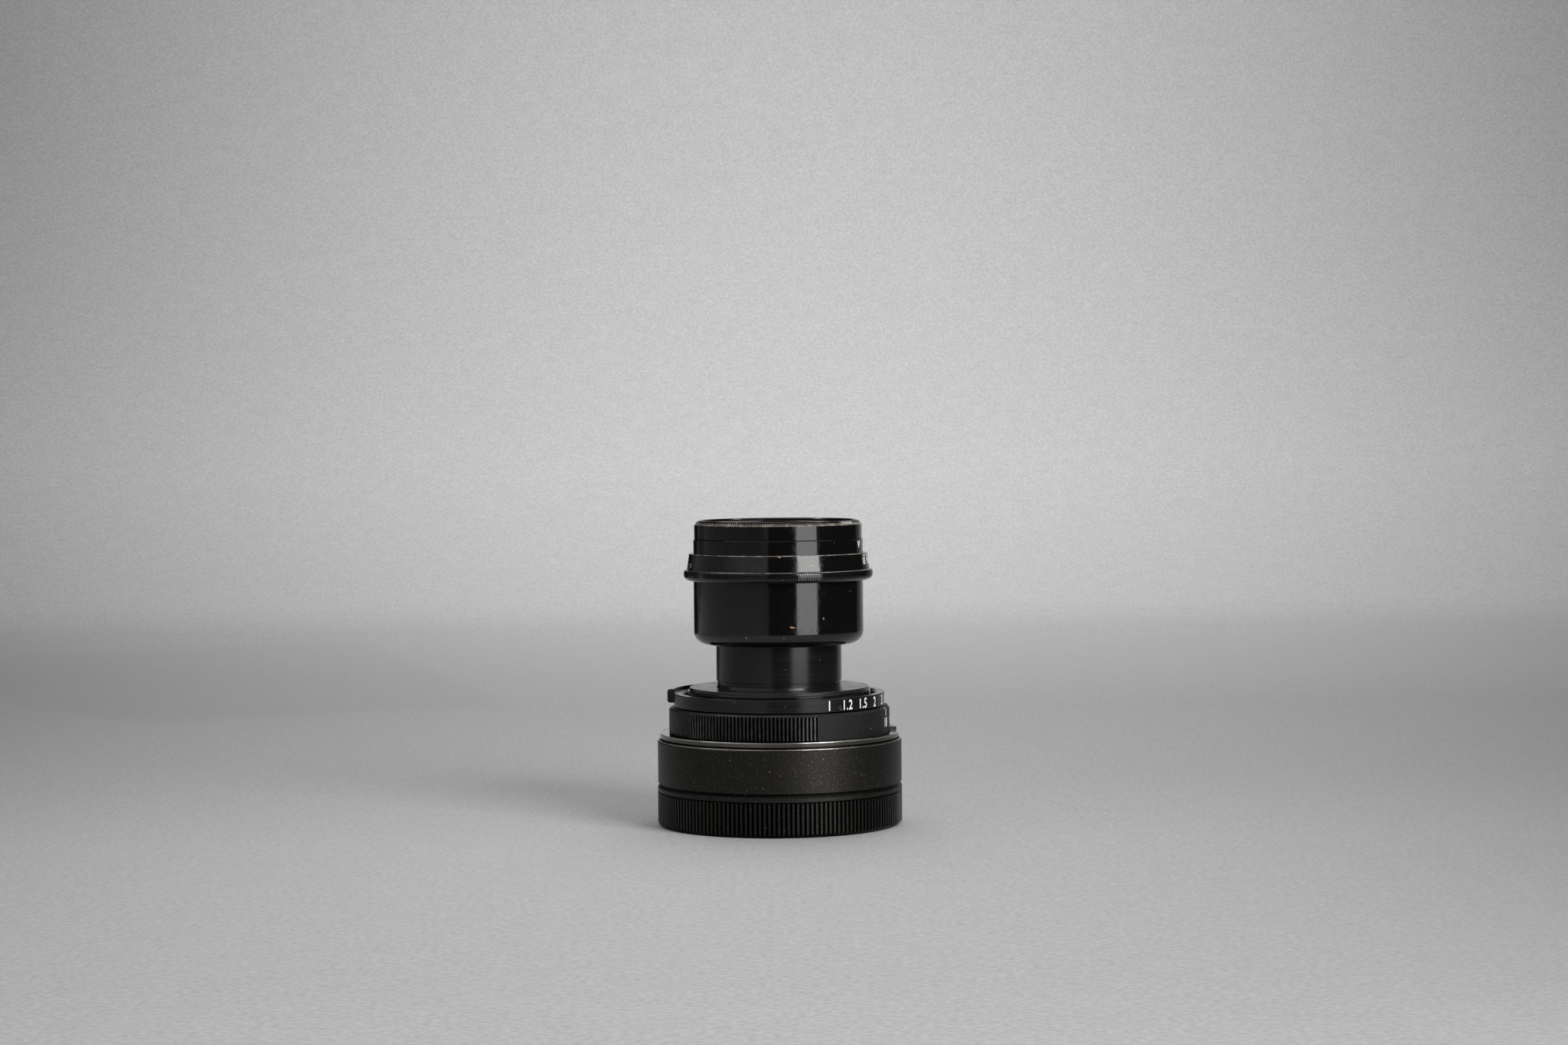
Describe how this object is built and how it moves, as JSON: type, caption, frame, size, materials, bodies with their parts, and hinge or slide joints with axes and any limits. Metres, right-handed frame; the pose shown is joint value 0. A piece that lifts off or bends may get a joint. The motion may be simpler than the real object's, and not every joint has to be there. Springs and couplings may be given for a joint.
{
  "type": "prime camera lens",
  "caption": "Vintage fast prime lens head on a slim neck and focusing mount, with a leaf iris, a mount adapter ring and a ribbed rear cap.",
  "frame": {"origin": "on the optical axis, in the face that the rear cap rests on", "axes": "+Z along the optical axis towards the front of the lens; -Y is the side with the distance scale's near end, +X the side with the focusing index"},
  "size_m": [0.0526, 0.0526, 0.0654],
  "materials": {
    "anodised_black": "matte bead-blasted black anodising",
    "polished_dark": "dark polished metal",
    "satin_black": "satin black with fine turning lines",
    "gloss_lacquer": "glossy black lacquer over brass, a little worn",
    "disc_satin": "smooth satin black disc",
    "raw_brass": "bare brass",
    "raw_aluminium": "bare turned aluminium",
    "inner_black": "matte black inner parts",
    "bronze_ring": "darkened brass ring",
    "steel_screw": "blued steel screws",
    "blade_steel": "blackened spring steel",
    "coated_glass": "coated optical glass"
  },
  "bodies": {
    "mount": {"mount_flange": "polished_dark", "flange_screws": "steel_screw", "index_block": "satin_black", "depth_scale_ring": "satin_black", "guide_key": "raw_brass", "guide_key_screw": "steel_screw"},
    "focus": {"focus_ring": "satin_black", "helicoid_sleeve": "raw_brass", "focus_tab": "satin_black", "focus_tab_screws": "steel_screw", "focus_set_screws": "steel_screw", "sleeve_lock_screw": "steel_screw"},
    "head": {"inner_barrel": "raw_aluminium", "rangefinder_cam": "raw_brass", "seat_disc": "disc_satin", "neck_foot": "satin_black", "neck_tube": "satin_black", "lens_barrel": "gloss_lacquer", "rear_cell": "inner_black", "rear_element": "coated_glass", "rear_retaining_ring": "inner_black", "pair_rear_element": "coated_glass", "pair_front_element": "coated_glass", "pair_retaining_ring": "inner_black", "iris_base_plate": "inner_black", "iris_spacer_ring": "inner_black", "iris_retaining_ring": "inner_black", "front_cell": "gloss_lacquer", "third_element": "coated_glass", "second_element": "coated_glass", "second_retaining_ring": "inner_black", "front_element": "coated_glass", "front_retaining_ring": "bronze_ring"},
    "aperture": {"aperture_ring": "gloss_lacquer", "aperture_screw": "steel_screw", "iris_cam_ring": "raw_brass"},
    "adapter": {"mount_adapter": "anodised_black"},
    "cap": {"rear_cap": "anodised_black"},
    "blade_01": {"iris_blade_01": "blade_steel"},
    "blade_02": {"iris_blade_02": "blade_steel"},
    "blade_03": {"iris_blade_03": "blade_steel"},
    "blade_04": {"iris_blade_04": "blade_steel"},
    "blade_05": {"iris_blade_05": "blade_steel"},
    "blade_06": {"iris_blade_06": "blade_steel"},
    "blade_07": {"iris_blade_07": "blade_steel"},
    "blade_08": {"iris_blade_08": "blade_steel"},
    "blade_09": {"iris_blade_09": "blade_steel"},
    "blade_10": {"iris_blade_10": "blade_steel"}
  },
  "joints": [
    {"name": "focus_turn", "type": "hinge", "parent": "mount", "child": "focus", "pos_m": [0, 0, 0.027], "axis": [0, 0, 1], "range_deg": [0, 69.2]},
    {"name": "head_focus", "type": "slide", "parent": "mount", "child": "head", "axis": [0, 0, 1], "range_m": [0, 0.0028]},
    {"name": "aperture_turn", "type": "hinge", "parent": "head", "child": "aperture", "pos_m": [0, 0, 0.0555], "axis": [0, 0, 1], "range_deg": [-57.5, 0]},
    {"name": "adapter_twist", "type": "hinge", "parent": "mount", "child": "adapter", "pos_m": [0, 0, 0.0188], "axis": [0, 0, 1], "range_deg": [-45, 0]},
    {"name": "cap_twist", "type": "hinge", "parent": "adapter", "child": "cap", "pos_m": [0, 0, 0.0088], "axis": [0, 0, 1], "range_deg": [-45, 0]},
    {"name": "blade_01_swing", "type": "hinge", "parent": "head", "child": "blade_01", "pos_m": [0.01501, 0.00238, 0.0475], "axis": [0, 0, 1], "range_deg": [-31.89, 0]},
    {"name": "blade_02_swing", "type": "hinge", "parent": "head", "child": "blade_02", "pos_m": [0.01075, 0.01075, 0.0475], "axis": [0, 0, 1], "range_deg": [-31.89, 0]},
    {"name": "blade_03_swing", "type": "hinge", "parent": "head", "child": "blade_03", "pos_m": [0.00238, 0.01501, 0.0475], "axis": [0, 0, 1], "range_deg": [-31.89, 0]},
    {"name": "blade_04_swing", "type": "hinge", "parent": "head", "child": "blade_04", "pos_m": [-0.0069, 0.01354, 0.0475], "axis": [0, 0, 1], "range_deg": [-31.89, 0]},
    {"name": "blade_05_swing", "type": "hinge", "parent": "head", "child": "blade_05", "pos_m": [-0.01354, 0.0069, 0.0475], "axis": [0, 0, 1], "range_deg": [-31.89, 0]},
    {"name": "blade_06_swing", "type": "hinge", "parent": "head", "child": "blade_06", "pos_m": [-0.01501, -0.00238, 0.0475], "axis": [0, 0, 1], "range_deg": [-31.89, 0]},
    {"name": "blade_07_swing", "type": "hinge", "parent": "head", "child": "blade_07", "pos_m": [-0.01075, -0.01075, 0.0475], "axis": [0, 0, 1], "range_deg": [-31.89, 0]},
    {"name": "blade_08_swing", "type": "hinge", "parent": "head", "child": "blade_08", "pos_m": [-0.00238, -0.01501, 0.0475], "axis": [0, 0, 1], "range_deg": [-31.89, 0]},
    {"name": "blade_09_swing", "type": "hinge", "parent": "head", "child": "blade_09", "pos_m": [0.0069, -0.01354, 0.0475], "axis": [0, 0, 1], "range_deg": [-31.89, 0]},
    {"name": "blade_10_swing", "type": "hinge", "parent": "head", "child": "blade_10", "pos_m": [0.01354, -0.0069, 0.0475], "axis": [0, 0, 1], "range_deg": [-31.89, 0]}
  ],
  "couplings": [
    {"joint": "focus_turn", "follows": "head_focus", "rad_per_m": 431.35},
    {"joint": "blade_01_swing", "follows": "aperture_turn", "ratio": 0.55452},
    {"joint": "blade_02_swing", "follows": "aperture_turn", "ratio": 0.55452},
    {"joint": "blade_03_swing", "follows": "aperture_turn", "ratio": 0.55452},
    {"joint": "blade_04_swing", "follows": "aperture_turn", "ratio": 0.55452},
    {"joint": "blade_05_swing", "follows": "aperture_turn", "ratio": 0.55452},
    {"joint": "blade_06_swing", "follows": "aperture_turn", "ratio": 0.55452},
    {"joint": "blade_07_swing", "follows": "aperture_turn", "ratio": 0.55452},
    {"joint": "blade_08_swing", "follows": "aperture_turn", "ratio": 0.55452},
    {"joint": "blade_09_swing", "follows": "aperture_turn", "ratio": 0.55452},
    {"joint": "blade_10_swing", "follows": "aperture_turn", "ratio": 0.55452}
  ]
}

____

**Your objective:**
All of the lines above must be returned exactly.

**Output of the task:**
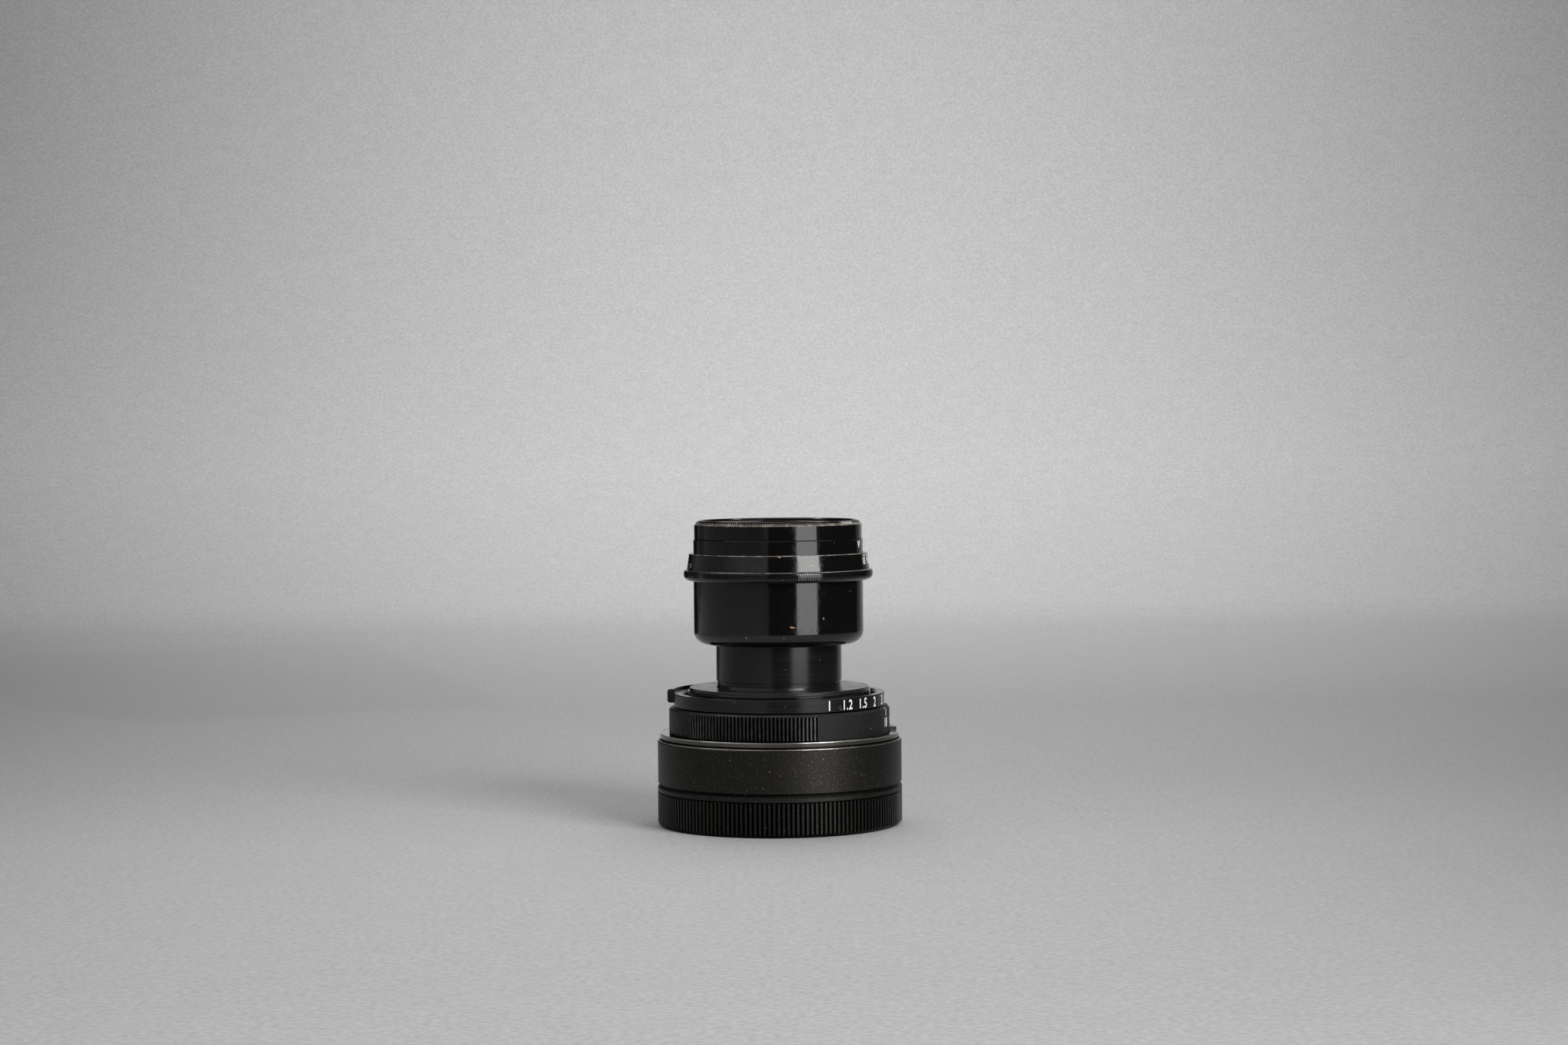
Describe how this object is built and how it moves, as JSON: type, caption, frame, size, materials, bodies with their parts, and hinge or slide joints with axes and any limits. Metres, right-handed frame; the pose shown is joint value 0. A piece that lifts off or bends may get a joint. The motion may be simpler than the real object's, and not every joint has to be there. Springs and couplings may be given for a joint.
{
  "type": "prime camera lens",
  "caption": "Vintage fast prime lens head on a slim neck and focusing mount, with a leaf iris, a mount adapter ring and a ribbed rear cap.",
  "frame": {"origin": "on the optical axis, in the face that the rear cap rests on", "axes": "+Z along the optical axis towards the front of the lens; -Y is the side with the distance scale's near end, +X the side with the focusing index"},
  "size_m": [0.0526, 0.0526, 0.0654],
  "materials": {
    "anodised_black": "matte bead-blasted black anodising",
    "polished_dark": "dark polished metal",
    "satin_black": "satin black with fine turning lines",
    "gloss_lacquer": "glossy black lacquer over brass, a little worn",
    "disc_satin": "smooth satin black disc",
    "raw_brass": "bare brass",
    "raw_aluminium": "bare turned aluminium",
    "inner_black": "matte black inner parts",
    "bronze_ring": "darkened brass ring",
    "steel_screw": "blued steel screws",
    "blade_steel": "blackened spring steel",
    "coated_glass": "coated optical glass"
  },
  "bodies": {
    "mount": {"mount_flange": "polished_dark", "flange_screws": "steel_screw", "index_block": "satin_black", "depth_scale_ring": "satin_black", "guide_key": "raw_brass", "guide_key_screw": "steel_screw"},
    "focus": {"focus_ring": "satin_black", "helicoid_sleeve": "raw_brass", "focus_tab": "satin_black", "focus_tab_screws": "steel_screw", "focus_set_screws": "steel_screw", "sleeve_lock_screw": "steel_screw"},
    "head": {"inner_barrel": "raw_aluminium", "rangefinder_cam": "raw_brass", "seat_disc": "disc_satin", "neck_foot": "satin_black", "neck_tube": "satin_black", "lens_barrel": "gloss_lacquer", "rear_cell": "inner_black", "rear_element": "coated_glass", "rear_retaining_ring": "inner_black", "pair_rear_element": "coated_glass", "pair_front_element": "coated_glass", "pair_retaining_ring": "inner_black", "iris_base_plate": "inner_black", "iris_spacer_ring": "inner_black", "iris_retaining_ring": "inner_black", "front_cell": "gloss_lacquer", "third_element": "coated_glass", "second_element": "coated_glass", "second_retaining_ring": "inner_black", "front_element": "coated_glass", "front_retaining_ring": "bronze_ring"},
    "aperture": {"aperture_ring": "gloss_lacquer", "aperture_screw": "steel_screw", "iris_cam_ring": "raw_brass"},
    "adapter": {"mount_adapter": "anodised_black"},
    "cap": {"rear_cap": "anodised_black"},
    "blade_01": {"iris_blade_01": "blade_steel"},
    "blade_02": {"iris_blade_02": "blade_steel"},
    "blade_03": {"iris_blade_03": "blade_steel"},
    "blade_04": {"iris_blade_04": "blade_steel"},
    "blade_05": {"iris_blade_05": "blade_steel"},
    "blade_06": {"iris_blade_06": "blade_steel"},
    "blade_07": {"iris_blade_07": "blade_steel"},
    "blade_08": {"iris_blade_08": "blade_steel"},
    "blade_09": {"iris_blade_09": "blade_steel"},
    "blade_10": {"iris_blade_10": "blade_steel"}
  },
  "joints": [
    {"name": "focus_turn", "type": "hinge", "parent": "mount", "child": "focus", "pos_m": [0, 0, 0.027], "axis": [0, 0, 1], "range_deg": [0, 69.2]},
    {"name": "head_focus", "type": "slide", "parent": "mount", "child": "head", "axis": [0, 0, 1], "range_m": [0, 0.0028]},
    {"name": "aperture_turn", "type": "hinge", "parent": "head", "child": "aperture", "pos_m": [0, 0, 0.0555], "axis": [0, 0, 1], "range_deg": [-57.5, 0]},
    {"name": "adapter_twist", "type": "hinge", "parent": "mount", "child": "adapter", "pos_m": [0, 0, 0.0188], "axis": [0, 0, 1], "range_deg": [-45, 0]},
    {"name": "cap_twist", "type": "hinge", "parent": "adapter", "child": "cap", "pos_m": [0, 0, 0.0088], "axis": [0, 0, 1], "range_deg": [-45, 0]},
    {"name": "blade_01_swing", "type": "hinge", "parent": "head", "child": "blade_01", "pos_m": [0.01501, 0.00238, 0.0475], "axis": [0, 0, 1], "range_deg": [-31.89, 0]},
    {"name": "blade_02_swing", "type": "hinge", "parent": "head", "child": "blade_02", "pos_m": [0.01075, 0.01075, 0.0475], "axis": [0, 0, 1], "range_deg": [-31.89, 0]},
    {"name": "blade_03_swing", "type": "hinge", "parent": "head", "child": "blade_03", "pos_m": [0.00238, 0.01501, 0.0475], "axis": [0, 0, 1], "range_deg": [-31.89, 0]},
    {"name": "blade_04_swing", "type": "hinge", "parent": "head", "child": "blade_04", "pos_m": [-0.0069, 0.01354, 0.0475], "axis": [0, 0, 1], "range_deg": [-31.89, 0]},
    {"name": "blade_05_swing", "type": "hinge", "parent": "head", "child": "blade_05", "pos_m": [-0.01354, 0.0069, 0.0475], "axis": [0, 0, 1], "range_deg": [-31.89, 0]},
    {"name": "blade_06_swing", "type": "hinge", "parent": "head", "child": "blade_06", "pos_m": [-0.01501, -0.00238, 0.0475], "axis": [0, 0, 1], "range_deg": [-31.89, 0]},
    {"name": "blade_07_swing", "type": "hinge", "parent": "head", "child": "blade_07", "pos_m": [-0.01075, -0.01075, 0.0475], "axis": [0, 0, 1], "range_deg": [-31.89, 0]},
    {"name": "blade_08_swing", "type": "hinge", "parent": "head", "child": "blade_08", "pos_m": [-0.00238, -0.01501, 0.0475], "axis": [0, 0, 1], "range_deg": [-31.89, 0]},
    {"name": "blade_09_swing", "type": "hinge", "parent": "head", "child": "blade_09", "pos_m": [0.0069, -0.01354, 0.0475], "axis": [0, 0, 1], "range_deg": [-31.89, 0]},
    {"name": "blade_10_swing", "type": "hinge", "parent": "head", "child": "blade_10", "pos_m": [0.01354, -0.0069, 0.0475], "axis": [0, 0, 1], "range_deg": [-31.89, 0]}
  ],
  "couplings": [
    {"joint": "focus_turn", "follows": "head_focus", "rad_per_m": 431.35},
    {"joint": "blade_01_swing", "follows": "aperture_turn", "ratio": 0.55452},
    {"joint": "blade_02_swing", "follows": "aperture_turn", "ratio": 0.55452},
    {"joint": "blade_03_swing", "follows": "aperture_turn", "ratio": 0.55452},
    {"joint": "blade_04_swing", "follows": "aperture_turn", "ratio": 0.55452},
    {"joint": "blade_05_swing", "follows": "aperture_turn", "ratio": 0.55452},
    {"joint": "blade_06_swing", "follows": "aperture_turn", "ratio": 0.55452},
    {"joint": "blade_07_swing", "follows": "aperture_turn", "ratio": 0.55452},
    {"joint": "blade_08_swing", "follows": "aperture_turn", "ratio": 0.55452},
    {"joint": "blade_09_swing", "follows": "aperture_turn", "ratio": 0.55452},
    {"joint": "blade_10_swing", "follows": "aperture_turn", "ratio": 0.55452}
  ]
}